:: WHAT IS NEEDED ::
Output the material beneath exactly, leaving nothing out.
* begin PROVIDED DATA *
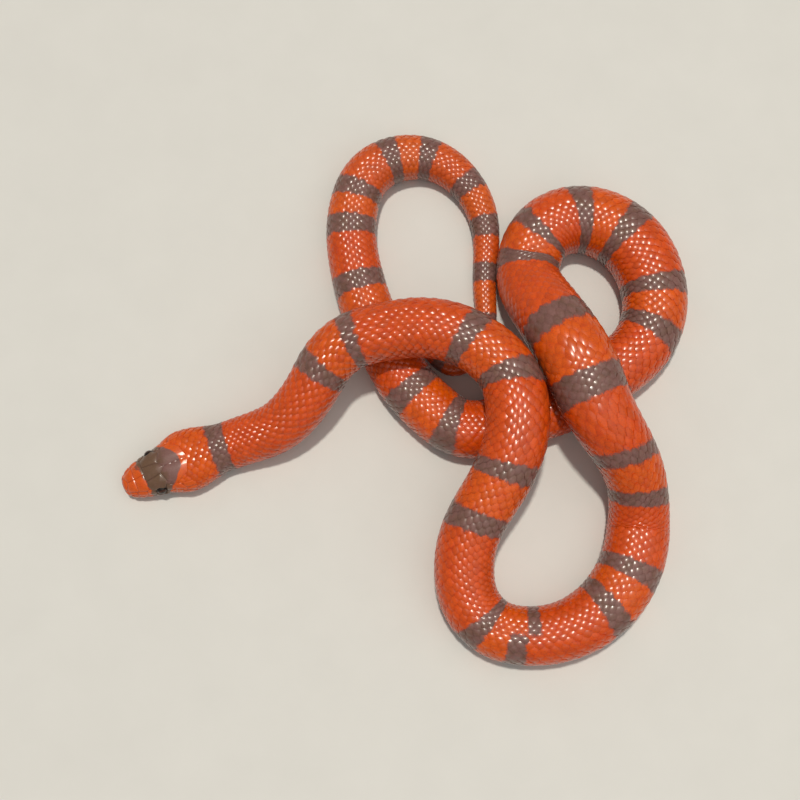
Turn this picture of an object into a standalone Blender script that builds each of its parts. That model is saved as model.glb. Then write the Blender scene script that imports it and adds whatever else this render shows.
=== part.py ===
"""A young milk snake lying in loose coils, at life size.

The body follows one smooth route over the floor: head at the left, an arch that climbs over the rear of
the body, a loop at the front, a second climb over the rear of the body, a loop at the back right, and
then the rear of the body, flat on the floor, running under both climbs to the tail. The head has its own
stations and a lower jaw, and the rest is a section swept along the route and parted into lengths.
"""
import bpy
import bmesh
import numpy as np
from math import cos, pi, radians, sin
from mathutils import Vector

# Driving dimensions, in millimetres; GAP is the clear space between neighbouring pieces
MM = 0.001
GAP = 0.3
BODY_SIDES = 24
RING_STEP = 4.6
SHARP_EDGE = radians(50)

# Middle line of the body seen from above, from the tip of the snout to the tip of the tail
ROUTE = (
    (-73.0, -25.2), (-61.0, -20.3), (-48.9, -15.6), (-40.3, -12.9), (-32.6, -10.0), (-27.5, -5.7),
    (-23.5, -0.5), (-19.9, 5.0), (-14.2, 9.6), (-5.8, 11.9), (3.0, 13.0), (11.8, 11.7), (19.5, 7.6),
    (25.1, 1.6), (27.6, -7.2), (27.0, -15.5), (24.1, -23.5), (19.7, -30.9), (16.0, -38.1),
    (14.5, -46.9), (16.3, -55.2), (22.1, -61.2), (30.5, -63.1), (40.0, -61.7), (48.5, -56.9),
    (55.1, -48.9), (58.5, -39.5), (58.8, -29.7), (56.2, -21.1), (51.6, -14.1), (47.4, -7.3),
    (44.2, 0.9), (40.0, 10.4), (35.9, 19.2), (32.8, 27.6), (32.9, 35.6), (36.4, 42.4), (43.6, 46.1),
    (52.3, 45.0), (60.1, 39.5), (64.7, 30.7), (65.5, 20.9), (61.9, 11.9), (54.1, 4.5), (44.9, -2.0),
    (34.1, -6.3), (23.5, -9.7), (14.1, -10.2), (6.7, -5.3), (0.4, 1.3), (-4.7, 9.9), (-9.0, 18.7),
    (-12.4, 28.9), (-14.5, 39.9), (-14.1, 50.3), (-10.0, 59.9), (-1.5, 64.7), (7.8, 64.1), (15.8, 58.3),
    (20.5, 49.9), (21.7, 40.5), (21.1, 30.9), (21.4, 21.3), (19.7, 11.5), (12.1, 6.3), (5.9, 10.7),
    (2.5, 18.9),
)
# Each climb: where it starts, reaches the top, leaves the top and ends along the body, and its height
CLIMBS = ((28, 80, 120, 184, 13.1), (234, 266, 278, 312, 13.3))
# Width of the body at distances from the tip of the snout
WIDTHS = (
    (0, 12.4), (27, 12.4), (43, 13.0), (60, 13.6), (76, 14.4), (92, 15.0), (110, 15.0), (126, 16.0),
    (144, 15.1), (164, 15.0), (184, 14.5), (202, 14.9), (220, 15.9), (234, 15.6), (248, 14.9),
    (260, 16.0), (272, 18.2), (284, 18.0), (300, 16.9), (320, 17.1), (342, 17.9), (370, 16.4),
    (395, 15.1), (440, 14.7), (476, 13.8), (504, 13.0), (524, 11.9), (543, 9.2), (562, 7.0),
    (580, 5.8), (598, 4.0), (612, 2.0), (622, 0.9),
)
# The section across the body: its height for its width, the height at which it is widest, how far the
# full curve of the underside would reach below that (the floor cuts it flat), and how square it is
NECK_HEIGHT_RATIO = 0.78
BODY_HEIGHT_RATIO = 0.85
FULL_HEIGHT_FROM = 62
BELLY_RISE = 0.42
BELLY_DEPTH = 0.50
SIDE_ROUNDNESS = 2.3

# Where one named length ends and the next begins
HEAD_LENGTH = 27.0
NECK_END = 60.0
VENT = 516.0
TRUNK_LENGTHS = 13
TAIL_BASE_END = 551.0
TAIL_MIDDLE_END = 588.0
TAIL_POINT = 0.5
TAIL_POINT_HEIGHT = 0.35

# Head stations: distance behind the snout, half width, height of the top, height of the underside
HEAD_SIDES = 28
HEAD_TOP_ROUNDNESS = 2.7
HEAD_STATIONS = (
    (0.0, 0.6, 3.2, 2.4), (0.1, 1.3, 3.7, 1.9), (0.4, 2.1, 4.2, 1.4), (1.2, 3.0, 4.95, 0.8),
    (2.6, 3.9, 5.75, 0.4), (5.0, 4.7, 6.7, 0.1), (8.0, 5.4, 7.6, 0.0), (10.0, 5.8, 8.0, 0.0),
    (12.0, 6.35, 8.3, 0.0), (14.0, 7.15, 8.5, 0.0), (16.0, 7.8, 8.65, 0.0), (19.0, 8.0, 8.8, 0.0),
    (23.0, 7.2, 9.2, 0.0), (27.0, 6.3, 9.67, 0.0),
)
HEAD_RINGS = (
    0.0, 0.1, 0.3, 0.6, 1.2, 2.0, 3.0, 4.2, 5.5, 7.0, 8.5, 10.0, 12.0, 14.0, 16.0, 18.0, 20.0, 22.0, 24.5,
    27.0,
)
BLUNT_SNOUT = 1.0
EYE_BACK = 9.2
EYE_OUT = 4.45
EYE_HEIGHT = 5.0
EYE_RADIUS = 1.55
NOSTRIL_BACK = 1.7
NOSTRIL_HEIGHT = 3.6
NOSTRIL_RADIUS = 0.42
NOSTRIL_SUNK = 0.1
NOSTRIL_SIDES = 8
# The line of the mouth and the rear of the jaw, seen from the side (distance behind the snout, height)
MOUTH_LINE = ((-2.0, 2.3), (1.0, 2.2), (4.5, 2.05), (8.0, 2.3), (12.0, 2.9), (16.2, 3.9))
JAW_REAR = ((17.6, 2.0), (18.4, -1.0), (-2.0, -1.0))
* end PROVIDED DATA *
:: RESPONSE TO THIS TASK ::
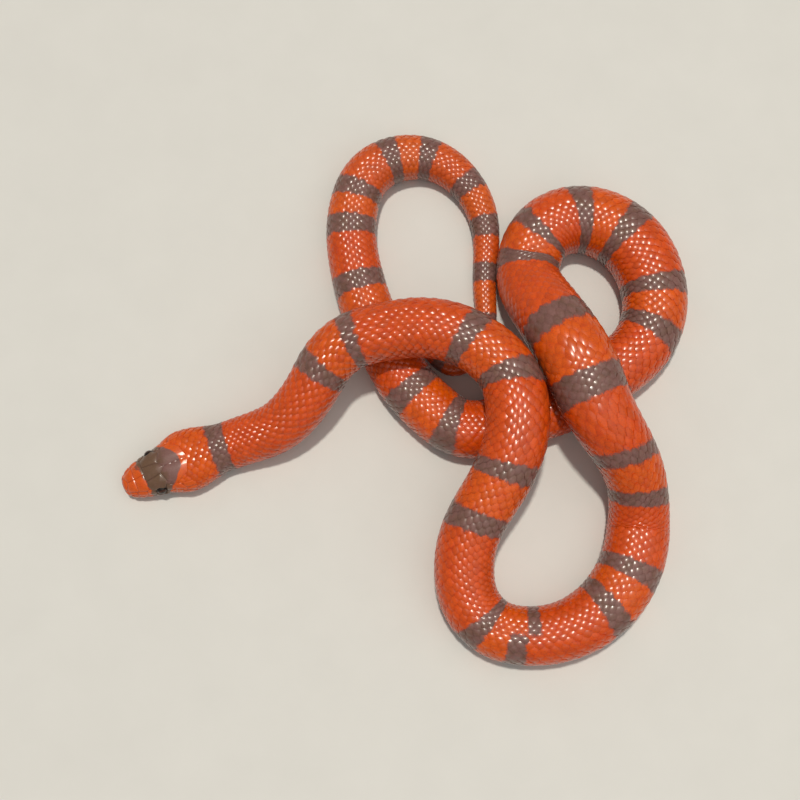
Turn this picture of an object into a standalone Blender script that builds each of its parts. That model is saved as model.glb. Then write the Blender scene script that imports it and adds whatever else this render shows.
=== part.py ===
"""A young milk snake lying in loose coils, at life size.

The body follows one smooth route over the floor: head at the left, an arch that climbs over the rear of
the body, a loop at the front, a second climb over the rear of the body, a loop at the back right, and
then the rear of the body, flat on the floor, running under both climbs to the tail. The head has its own
stations and a lower jaw, and the rest is a section swept along the route and parted into lengths.
"""
import bpy
import bmesh
import numpy as np
from math import cos, pi, radians, sin
from mathutils import Vector

# Driving dimensions, in millimetres; GAP is the clear space between neighbouring pieces
MM = 0.001
GAP = 0.3
BODY_SIDES = 24
RING_STEP = 4.6
SHARP_EDGE = radians(50)

# Middle line of the body seen from above, from the tip of the snout to the tip of the tail
ROUTE = (
    (-73.0, -25.2), (-61.0, -20.3), (-48.9, -15.6), (-40.3, -12.9), (-32.6, -10.0), (-27.5, -5.7),
    (-23.5, -0.5), (-19.9, 5.0), (-14.2, 9.6), (-5.8, 11.9), (3.0, 13.0), (11.8, 11.7), (19.5, 7.6),
    (25.1, 1.6), (27.6, -7.2), (27.0, -15.5), (24.1, -23.5), (19.7, -30.9), (16.0, -38.1),
    (14.5, -46.9), (16.3, -55.2), (22.1, -61.2), (30.5, -63.1), (40.0, -61.7), (48.5, -56.9),
    (55.1, -48.9), (58.5, -39.5), (58.8, -29.7), (56.2, -21.1), (51.6, -14.1), (47.4, -7.3),
    (44.2, 0.9), (40.0, 10.4), (35.9, 19.2), (32.8, 27.6), (32.9, 35.6), (36.4, 42.4), (43.6, 46.1),
    (52.3, 45.0), (60.1, 39.5), (64.7, 30.7), (65.5, 20.9), (61.9, 11.9), (54.1, 4.5), (44.9, -2.0),
    (34.1, -6.3), (23.5, -9.7), (14.1, -10.2), (6.7, -5.3), (0.4, 1.3), (-4.7, 9.9), (-9.0, 18.7),
    (-12.4, 28.9), (-14.5, 39.9), (-14.1, 50.3), (-10.0, 59.9), (-1.5, 64.7), (7.8, 64.1), (15.8, 58.3),
    (20.5, 49.9), (21.7, 40.5), (21.1, 30.9), (21.4, 21.3), (19.7, 11.5), (12.1, 6.3), (5.9, 10.7),
    (2.5, 18.9),
)
# Each climb: where it starts, reaches the top, leaves the top and ends along the body, and its height
CLIMBS = ((28, 80, 120, 184, 13.1), (234, 266, 278, 312, 13.3))
# Width of the body at distances from the tip of the snout
WIDTHS = (
    (0, 12.4), (27, 12.4), (43, 13.0), (60, 13.6), (76, 14.4), (92, 15.0), (110, 15.0), (126, 16.0),
    (144, 15.1), (164, 15.0), (184, 14.5), (202, 14.9), (220, 15.9), (234, 15.6), (248, 14.9),
    (260, 16.0), (272, 18.2), (284, 18.0), (300, 16.9), (320, 17.1), (342, 17.9), (370, 16.4),
    (395, 15.1), (440, 14.7), (476, 13.8), (504, 13.0), (524, 11.9), (543, 9.2), (562, 7.0),
    (580, 5.8), (598, 4.0), (612, 2.0), (622, 0.9),
)
# The section across the body: its height for its width, the height at which it is widest, how far the
# full curve of the underside would reach below that (the floor cuts it flat), and how square it is
NECK_HEIGHT_RATIO = 0.78
BODY_HEIGHT_RATIO = 0.85
FULL_HEIGHT_FROM = 62
BELLY_RISE = 0.42
BELLY_DEPTH = 0.50
SIDE_ROUNDNESS = 2.3

# Where one named length ends and the next begins
HEAD_LENGTH = 27.0
NECK_END = 60.0
VENT = 516.0
TRUNK_LENGTHS = 13
TAIL_BASE_END = 551.0
TAIL_MIDDLE_END = 588.0
TAIL_POINT = 0.5
TAIL_POINT_HEIGHT = 0.35

# Head stations: distance behind the snout, half width, height of the top, height of the underside
HEAD_SIDES = 28
HEAD_TOP_ROUNDNESS = 2.7
HEAD_STATIONS = (
    (0.0, 0.6, 3.2, 2.4), (0.1, 1.3, 3.7, 1.9), (0.4, 2.1, 4.2, 1.4), (1.2, 3.0, 4.95, 0.8),
    (2.6, 3.9, 5.75, 0.4), (5.0, 4.7, 6.7, 0.1), (8.0, 5.4, 7.6, 0.0), (10.0, 5.8, 8.0, 0.0),
    (12.0, 6.35, 8.3, 0.0), (14.0, 7.15, 8.5, 0.0), (16.0, 7.8, 8.65, 0.0), (19.0, 8.0, 8.8, 0.0),
    (23.0, 7.2, 9.2, 0.0), (27.0, 6.3, 9.67, 0.0),
)
HEAD_RINGS = (
    0.0, 0.1, 0.3, 0.6, 1.2, 2.0, 3.0, 4.2, 5.5, 7.0, 8.5, 10.0, 12.0, 14.0, 16.0, 18.0, 20.0, 22.0, 24.5,
    27.0,
)
BLUNT_SNOUT = 1.0
EYE_BACK = 9.2
EYE_OUT = 4.45
EYE_HEIGHT = 5.0
EYE_RADIUS = 1.55
NOSTRIL_BACK = 1.7
NOSTRIL_HEIGHT = 3.6
NOSTRIL_RADIUS = 0.42
NOSTRIL_SUNK = 0.1
NOSTRIL_SIDES = 8
# The line of the mouth and the rear of the jaw, seen from the side (distance behind the snout, height)
MOUTH_LINE = ((-2.0, 2.3), (1.0, 2.2), (4.5, 2.05), (8.0, 2.3), (12.0, 2.9), (16.2, 3.9))
JAW_REAR = ((17.6, 2.0), (18.4, -1.0), (-2.0, -1.0))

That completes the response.